Yeah so the unordered reduction intrinsics do indeed have an accumulator, so this is misleading. However, since the only difference between ordered and unordered intrinsics is the presence of the reassoc flag, this method always creates an ordered reduction. It's up to the user to add the flag later. That's what we do in replaceOperation by transferring any existing fast-math flags on to the expanded reduction.

From the SelectionDAG's perspective the unordered reductions don't have an accumulator, because it's split out early in the SelectionDAGBuilder. I wonder if that's where the confusion came from.

I think I still support addressing this documentation though.
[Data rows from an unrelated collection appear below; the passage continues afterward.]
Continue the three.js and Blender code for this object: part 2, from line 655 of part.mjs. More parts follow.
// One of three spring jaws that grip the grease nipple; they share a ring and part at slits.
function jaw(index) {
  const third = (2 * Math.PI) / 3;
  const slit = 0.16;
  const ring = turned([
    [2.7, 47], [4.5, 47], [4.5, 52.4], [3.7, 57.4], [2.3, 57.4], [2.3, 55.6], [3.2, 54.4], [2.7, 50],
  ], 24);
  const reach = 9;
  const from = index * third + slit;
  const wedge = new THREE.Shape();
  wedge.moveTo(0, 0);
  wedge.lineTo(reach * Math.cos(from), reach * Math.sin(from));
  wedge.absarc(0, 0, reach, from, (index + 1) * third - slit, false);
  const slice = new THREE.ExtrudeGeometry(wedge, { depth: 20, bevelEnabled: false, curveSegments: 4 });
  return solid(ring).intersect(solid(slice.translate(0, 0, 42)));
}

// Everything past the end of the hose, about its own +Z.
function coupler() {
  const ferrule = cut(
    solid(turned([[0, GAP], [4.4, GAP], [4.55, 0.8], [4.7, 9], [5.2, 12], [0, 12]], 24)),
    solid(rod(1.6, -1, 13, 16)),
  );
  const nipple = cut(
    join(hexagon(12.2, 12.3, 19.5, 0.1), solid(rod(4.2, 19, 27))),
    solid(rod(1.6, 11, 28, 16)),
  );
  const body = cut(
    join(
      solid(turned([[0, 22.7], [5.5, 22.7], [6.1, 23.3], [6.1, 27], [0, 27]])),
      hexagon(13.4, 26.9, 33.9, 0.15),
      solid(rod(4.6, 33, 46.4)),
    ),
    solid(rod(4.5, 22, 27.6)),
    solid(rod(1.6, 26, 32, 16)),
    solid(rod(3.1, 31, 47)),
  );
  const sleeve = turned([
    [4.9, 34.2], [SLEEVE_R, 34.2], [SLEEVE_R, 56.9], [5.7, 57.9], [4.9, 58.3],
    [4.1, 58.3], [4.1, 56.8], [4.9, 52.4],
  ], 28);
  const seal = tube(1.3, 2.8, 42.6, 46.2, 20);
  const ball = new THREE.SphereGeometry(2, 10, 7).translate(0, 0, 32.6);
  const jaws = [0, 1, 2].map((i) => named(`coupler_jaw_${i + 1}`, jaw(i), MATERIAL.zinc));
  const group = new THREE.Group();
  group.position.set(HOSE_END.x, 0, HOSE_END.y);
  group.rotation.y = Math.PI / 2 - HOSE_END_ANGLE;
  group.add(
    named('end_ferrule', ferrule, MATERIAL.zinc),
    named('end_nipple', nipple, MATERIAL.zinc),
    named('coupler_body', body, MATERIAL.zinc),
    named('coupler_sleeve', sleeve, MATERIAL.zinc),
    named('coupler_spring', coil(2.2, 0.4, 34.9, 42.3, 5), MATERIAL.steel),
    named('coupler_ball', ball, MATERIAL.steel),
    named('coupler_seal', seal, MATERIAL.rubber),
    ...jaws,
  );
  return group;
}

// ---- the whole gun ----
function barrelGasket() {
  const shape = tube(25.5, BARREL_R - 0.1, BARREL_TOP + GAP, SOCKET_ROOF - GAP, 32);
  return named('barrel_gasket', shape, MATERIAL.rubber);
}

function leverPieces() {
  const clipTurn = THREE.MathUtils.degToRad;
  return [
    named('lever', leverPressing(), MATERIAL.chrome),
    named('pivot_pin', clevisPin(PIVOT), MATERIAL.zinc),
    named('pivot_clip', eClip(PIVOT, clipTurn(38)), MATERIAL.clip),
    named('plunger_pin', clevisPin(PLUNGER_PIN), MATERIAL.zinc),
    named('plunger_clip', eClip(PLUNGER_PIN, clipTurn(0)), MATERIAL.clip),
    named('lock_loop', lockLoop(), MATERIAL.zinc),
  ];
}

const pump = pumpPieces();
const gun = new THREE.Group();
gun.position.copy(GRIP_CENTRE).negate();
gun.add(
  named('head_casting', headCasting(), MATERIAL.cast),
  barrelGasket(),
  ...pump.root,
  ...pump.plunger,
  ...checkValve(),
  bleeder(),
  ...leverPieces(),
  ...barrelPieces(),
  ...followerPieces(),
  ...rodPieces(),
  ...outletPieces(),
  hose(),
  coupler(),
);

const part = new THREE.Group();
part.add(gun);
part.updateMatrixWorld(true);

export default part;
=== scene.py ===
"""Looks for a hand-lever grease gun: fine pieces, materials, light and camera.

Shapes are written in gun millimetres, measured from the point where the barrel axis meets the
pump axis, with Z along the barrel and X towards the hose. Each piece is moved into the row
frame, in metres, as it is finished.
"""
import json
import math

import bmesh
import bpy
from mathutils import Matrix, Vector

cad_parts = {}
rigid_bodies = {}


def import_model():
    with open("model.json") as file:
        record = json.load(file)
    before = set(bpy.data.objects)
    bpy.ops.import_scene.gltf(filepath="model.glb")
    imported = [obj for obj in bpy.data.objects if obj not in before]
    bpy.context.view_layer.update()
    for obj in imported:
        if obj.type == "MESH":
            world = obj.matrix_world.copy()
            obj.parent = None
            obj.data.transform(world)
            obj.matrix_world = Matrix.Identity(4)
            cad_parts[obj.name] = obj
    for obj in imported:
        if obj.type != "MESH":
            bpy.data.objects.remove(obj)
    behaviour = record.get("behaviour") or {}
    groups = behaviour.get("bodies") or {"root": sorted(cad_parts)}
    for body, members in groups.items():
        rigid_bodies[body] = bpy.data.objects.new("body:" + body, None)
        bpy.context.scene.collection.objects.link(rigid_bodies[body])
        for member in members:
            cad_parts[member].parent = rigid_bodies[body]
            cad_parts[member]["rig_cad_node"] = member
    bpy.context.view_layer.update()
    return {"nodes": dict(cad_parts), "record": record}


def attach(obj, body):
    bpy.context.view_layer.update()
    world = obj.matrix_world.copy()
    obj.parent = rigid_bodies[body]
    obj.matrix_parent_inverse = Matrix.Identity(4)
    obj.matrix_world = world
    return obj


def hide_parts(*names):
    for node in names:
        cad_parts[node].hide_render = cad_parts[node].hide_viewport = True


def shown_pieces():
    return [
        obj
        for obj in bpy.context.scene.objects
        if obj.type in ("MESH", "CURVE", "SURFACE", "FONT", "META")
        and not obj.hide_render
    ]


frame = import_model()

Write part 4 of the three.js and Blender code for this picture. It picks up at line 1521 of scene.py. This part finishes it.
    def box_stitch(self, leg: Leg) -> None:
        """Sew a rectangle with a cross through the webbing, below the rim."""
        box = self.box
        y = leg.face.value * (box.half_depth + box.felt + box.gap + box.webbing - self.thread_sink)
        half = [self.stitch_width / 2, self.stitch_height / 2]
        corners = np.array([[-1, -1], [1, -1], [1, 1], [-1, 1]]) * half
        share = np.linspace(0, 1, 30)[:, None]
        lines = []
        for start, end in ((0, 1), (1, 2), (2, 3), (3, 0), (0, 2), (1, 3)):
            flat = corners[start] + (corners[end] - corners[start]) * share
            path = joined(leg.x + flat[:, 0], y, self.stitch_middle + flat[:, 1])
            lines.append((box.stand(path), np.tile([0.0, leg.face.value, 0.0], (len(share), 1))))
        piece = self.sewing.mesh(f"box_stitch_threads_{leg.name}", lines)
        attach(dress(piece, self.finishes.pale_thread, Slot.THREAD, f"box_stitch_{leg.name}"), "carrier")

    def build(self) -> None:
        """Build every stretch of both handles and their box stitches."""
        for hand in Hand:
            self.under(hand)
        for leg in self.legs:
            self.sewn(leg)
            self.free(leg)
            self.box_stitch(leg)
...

I can do that in a separate patch as it's likely to spawn discussion.

frasercrmck marked an inline comment as done.Aug 9 2021, 4:17 AM
frasercrmck added inline comments.
llvm/lib/CodeGen/ExpandVectorPredication.cpp
376

I tried to address this in D107753.

craig.topper added inline comments.Aug 9 2021, 9:44 AM
llvm/lib/CodeGen/ExpandVectorPredication.cpp
27

What did we start using from the Operator.h? I couldn't spot it.

  • remove unused header
frasercrmck marked an inline comment as done.Aug 10 2021, 2:45 AM
frasercrmck added inline comments.
llvm/lib/CodeGen/ExpandVectorPredication.cpp
27

Ah, nice; must have been an artifact from an intermediate change. That's that gone now.

This revision is now accepted and ready to land.Aug 10 2021, 8:30 AM
frasercrmck marked an inline comment as done.Aug 11 2021, 2:28 AM

Thanks for the review, Craig. Does the patch LGTY, @simoll?

  • rebase
  • address clang-tidy warnings
frasercrmck edited the summary of this revision. (Show Details)Aug 17 2021, 10:05 AM
This revision was landed with ongoing or failed builds.Aug 17 2021, 10:06 AM
This revision was automatically updated to reflect the committed changes.